As we enter Black History Month, I reflect on the legacy of Martin Luther King, Jr. Almost fifty years after King's death, we are still searching for his elusive dream. Recent events, such as those in Ferguson, last summer's ruthless killing of a prayer group in Charleston, South Carolina, and the all-too-frequent murdering of children of color by law enforcement, have shown us that there is still much progress to be made. Last semester, the University of Kansas held a town hall meeting to discuss ongoing racial injustice on campus. As students were asked to tell their stories so that the university could find solutions, the student body grew anxious and then infuriated. “I’ve been telling my story for years,” one student exclaimed, “and still nothing has been done.”

What has become glaringly clear, both at KU and in society at large, is that we are still in pursuit of King’s dream. In a special segment to CNN, "Looking for Martin Luther King's 'Dream,'" Kevin Powell writes, “Violence, hatred and the spiritual sickness [King] talked about in our country are alive and well. That is why I think it does us some good as a nation of millions to not just say we love King on his birthday, to not just honor him with the national holiday, or even by doing service on that day.” And Powell is right. King’s message is a timeless and necessary one that cannot be confined to one day of the year.

In Kevin Powell’s latest memoir, The Education of Kevin Powell: A Boy’s Journey into Manhood, he discusses his rise and transformation as a young black male in our discriminatory society to the man he is now. Like King, Powell became a social activist, pushing for change and equality for all. In February, the University of Kansas will welcome Kevin Powell who will talk about his latest book and topics of social justice.

Watch Kevin Powell’s 2015 MLK speech at the Missouri History Museum below:

[by Matthew Broussard]

Saturday, January 23, 2016

ICYMI: The Last Month in Black Writing and Culture

Editor's note: HBW's ICYMI segment resumes after the holiday break. We hope that the holidays treated everyone well, and we look forward to a fruitful 2016! 

What did you miss? 

Martin Luther King Jr.,'s birthday was on January 15th, and the nation celebrated MLK Day on January 18th.

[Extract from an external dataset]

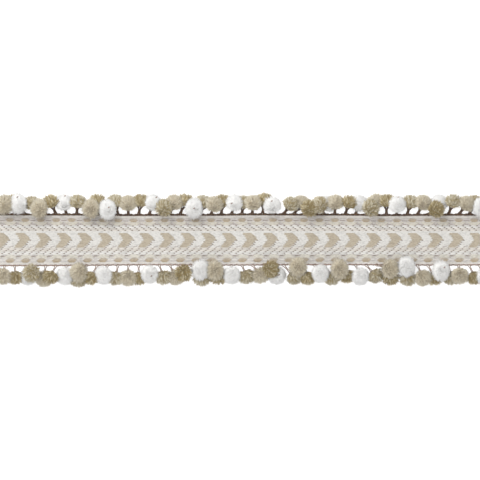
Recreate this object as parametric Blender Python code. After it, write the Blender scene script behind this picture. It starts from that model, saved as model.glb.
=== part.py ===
"""A cut length of pom-pom trim: a woven jacquard tape with a bound edge and a row of cut-pile
pompoms on short stems along each side.

Metres, +Z up, +X along the tape. The tape's flat back lies on z = 0, and the origin is on that
back, under the middle of the tape.
"""

import math
from collections import namedtuple

import bmesh
import bpy
from mathutils import Vector, noise

MM = 0.001

# Tape: its length is a whole number of chevrons
CHEVRON_PITCH = 16.5 * MM
CHEVRON_COUNT = 24
TAPE_LENGTH = CHEVRON_PITCH * CHEVRON_COUNT
TAPE_HALF_WIDTH = 19.1 * MM
CHEVRON_MIDDLE = 11.9 * MM
COLUMNS_PER_CHEVRON = 4
OVAL_EVERY = 3

# Slow waves of each edge, heights and lengths in millimetres, and a flare of the lower edge
# towards its -X end
Wave = namedtuple("Wave", "height length phase")
EDGE_WAVES = {
    1: (Wave(0.22, 31.0, 0.6), Wave(0.10, 11.0, 0.0)),
    -1: (Wave(0.15, 27.0, 2.0),),
}
FLARE = 0.5 * MM
FLARE_END = -95 * MM
FLARE_SOFTNESS = 12 * MM

# Edge binding that carries the stems
GAP = 0.3 * MM
BINDING_WIDTH = 1.2 * MM
BINDING_HEIGHT = 1.3 * MM
BINDING_SWELLING = 0.3 * MM
CLEAR_OF_BINDING = 0.9 * MM

# Pompoms and stems
POMPOM_PITCH = CHEVRON_PITCH / 2
STEM_ROOT_RADIUS = {"upper": 0.62 * MM, "lower": 0.52 * MM}
STEM_THROAT_RADIUS = {"upper": 1.3 * MM, "lower": 0.85 * MM}
THROAT_AT = 0.45
LUMP_SIZE = 0.07
LUMP_SCALE = 1.8
UNDERSIDE_HOLLOW = 0.36
UNDERSIDE_CURVE = 1.4
LUMP_SHIFT = 9.0
NEAR_ENOUGH = 1.25

# Colour: name, linear base colour and roughness
COLOURS = {
    "ivory_tape": ((0.60, 0.56, 0.50), 0.85),
    "white": ((0.78, 0.78, 0.76), 0.95),
    "marl": ((0.52, 0.47, 0.36), 0.95),
    "greige": ((0.47, 0.41, 0.32), 0.95),
    "khaki": ((0.36, 0.30, 0.18), 0.95),
    "brown_yarn": ((0.10, 0.065, 0.045), 0.9),
}

# Lines that run along the tape, from its lower to its upper edge: the distance from the middle,
# the cloth's thickness, how far the motif stands up there, which motif that is, and how far the
# weave's columns are drawn back along the tape, all in millimetres. A chevron's point is on the
# line at -1, and its arms run back at 45 degrees.
Line = namedtuple("Line", "across thickness relief motif drawn_back")
LINES = (
    Line(-19.1, 1.00, 0.00, "plain", 6.4),
    Line(-17.8, 1.15, 0.00, "plain", 6.4),
    Line(-16.0, 1.20, 0.40, "oval", 6.4),
    Line(-14.2, 1.20, 0.00, "plain", 6.4),
    Line(-7.4, 1.25, 0.00, "plain", 6.0),
    Line(-6.5, 1.35, 0.30, "chevron", 5.5),
    Line(-3.8, 1.35, 0.30, "chevron", 2.8),
    Line(-1.0, 1.35, 0.30, "chevron", 0.0),
    Line(1.8, 1.35, 0.30, "chevron", 2.8),
    Line(4.5, 1.35, 0.30, "chevron", 5.5),
    Line(5.4, 1.25, 0.00, "plain", 6.0),
    Line(14.0, 1.20, 0.00, "plain", 6.4),
    Line(15.8, 1.20, 0.40, "oval", 6.4),
    Line(17.6, 1.15, 0.00, "plain", 6.4),
    Line(19.1, 1.00, 0.00, "plain", 6.4),
)
TAPE_TOP = max(line.thickness + line.relief for line in LINES) * MM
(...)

In light of Martin Luther King Day, the Huffington Post created a list of 13 significant books on civil rights. 

Historically, patriarchal society has cast women into the shadow of men when it comes to civil rights. Names such as Rosa Parks come to mind, but there were countless others. Read about the invisible women of the civil rights movement. 

Cultural memory is important. It makes sure we understand the past and learn from it. Slavery is one topic that contemporary rhetoric so often urges to just "forget" and "move on." The Huffington Post has compiled a list of 13 honest books on slavery that young people should read.

Lack of diversity has been a problem that has persisted in various institutions, and this doesn't exclude Hollywood. Upon the release of the nominations for this year's Oscars, many actors have announced their boycotting of the ceremony this year. This controversy echoes Man Booker Prize winner Marlon James's criticism of the lack of diversity in publishing.

The great Natalie Cole, daughter of Nat King Cole, died at the age of 65 earlier this month.

National Book Award winner Ta-Nehisi Coates spoke with NPR on current issues including police brutality and the confederate flag.

Author J. Everitt Prewitt released his second novel, A Long Way Back. The novel tells the story from the perspective of black soldiers in the Vietnam war.

A Birthday Cake for George Washington, a children's book about an enslaved chef and his child, was recalled for softening the brutality of slavery. The controversy calls into light the tension of educating children on difficult topics such as slavery.

Lisa Page reviewed Grant Park by Leonard Pitts, Jr. for the Washington Post. The novel addresses America's "continuing racial divide."